• Goal
Restate the full set of records exactly, without adding or dropping a word.

[Entries with parts and joints]
****

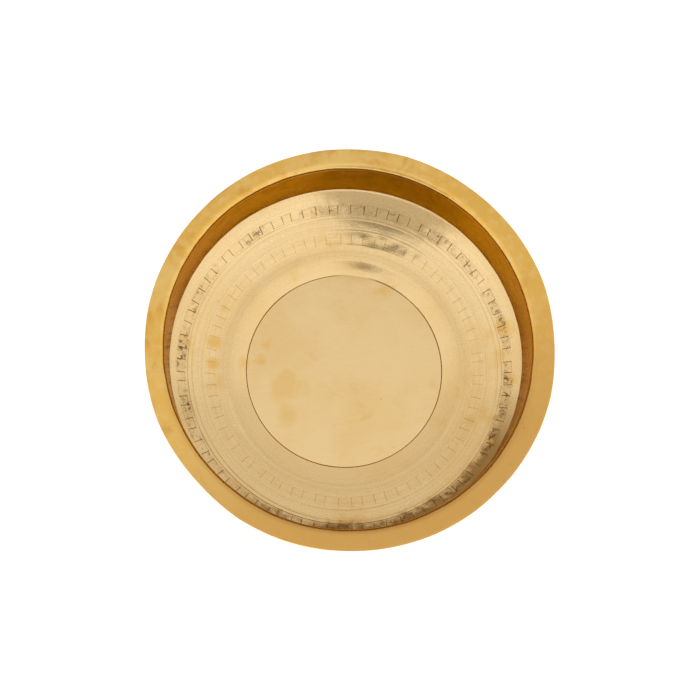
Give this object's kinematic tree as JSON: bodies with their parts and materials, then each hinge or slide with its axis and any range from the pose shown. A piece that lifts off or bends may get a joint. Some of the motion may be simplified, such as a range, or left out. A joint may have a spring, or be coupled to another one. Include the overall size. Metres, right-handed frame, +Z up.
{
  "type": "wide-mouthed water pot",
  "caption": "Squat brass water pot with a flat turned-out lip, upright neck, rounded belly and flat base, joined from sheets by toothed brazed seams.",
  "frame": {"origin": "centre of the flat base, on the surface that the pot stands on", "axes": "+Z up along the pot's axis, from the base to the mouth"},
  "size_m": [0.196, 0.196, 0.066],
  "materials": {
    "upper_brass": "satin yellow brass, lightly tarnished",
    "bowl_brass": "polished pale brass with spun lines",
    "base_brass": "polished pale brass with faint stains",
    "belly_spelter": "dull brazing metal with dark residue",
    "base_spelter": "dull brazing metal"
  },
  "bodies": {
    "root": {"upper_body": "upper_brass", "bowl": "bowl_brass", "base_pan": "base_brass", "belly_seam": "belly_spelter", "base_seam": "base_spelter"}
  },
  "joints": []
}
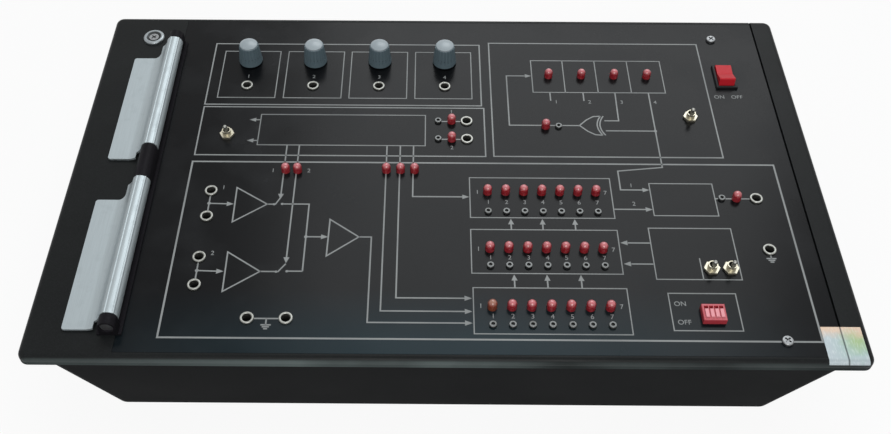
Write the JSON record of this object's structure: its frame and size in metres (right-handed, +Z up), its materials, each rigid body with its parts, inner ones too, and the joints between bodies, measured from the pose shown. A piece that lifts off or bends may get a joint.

****

• Solution for this exercise
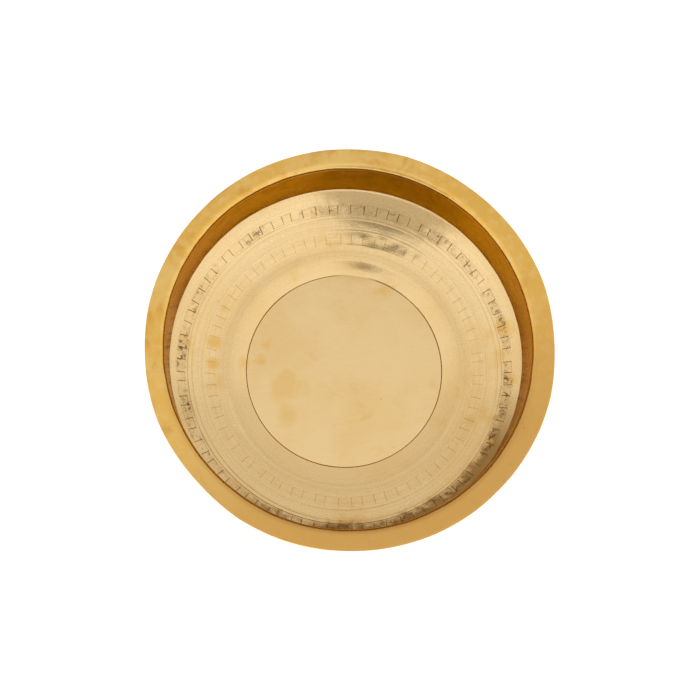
Give this object's kinematic tree as JSON: bodies with their parts and materials, then each hinge or slide with its axis and any range from the pose shown. A piece that lifts off or bends may get a joint. Some of the motion may be simplified, such as a range, or left out. A joint may have a spring, or be coupled to another one. Include the overall size. Metres, right-handed frame, +Z up.
{
  "type": "wide-mouthed water pot",
  "caption": "Squat brass water pot with a flat turned-out lip, upright neck, rounded belly and flat base, joined from sheets by toothed brazed seams.",
  "frame": {"origin": "centre of the flat base, on the surface that the pot stands on", "axes": "+Z up along the pot's axis, from the base to the mouth"},
  "size_m": [0.196, 0.196, 0.066],
  "materials": {
    "upper_brass": "satin yellow brass, lightly tarnished",
    "bowl_brass": "polished pale brass with spun lines",
    "base_brass": "polished pale brass with faint stains",
    "belly_spelter": "dull brazing metal with dark residue",
    "base_spelter": "dull brazing metal"
  },
  "bodies": {
    "root": {"upper_body": "upper_brass", "bowl": "bowl_brass", "base_pan": "base_brass", "belly_seam": "belly_spelter", "base_seam": "base_spelter"}
  },
  "joints": []
}
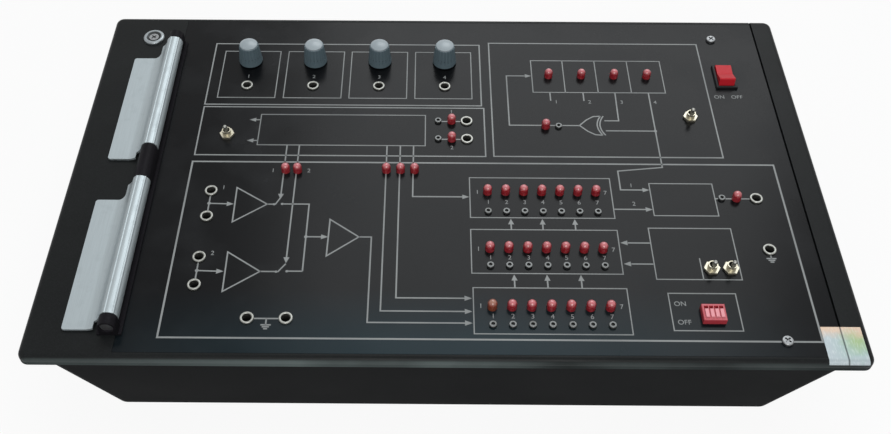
Write the JSON record of this object's structure: its frame and size in metres (right-handed, +Z up), its materials, each rigid body with its parts, inner ones too, and the joints between bodies, measured from the pose shown. A piece that lifts off or bends may get a joint.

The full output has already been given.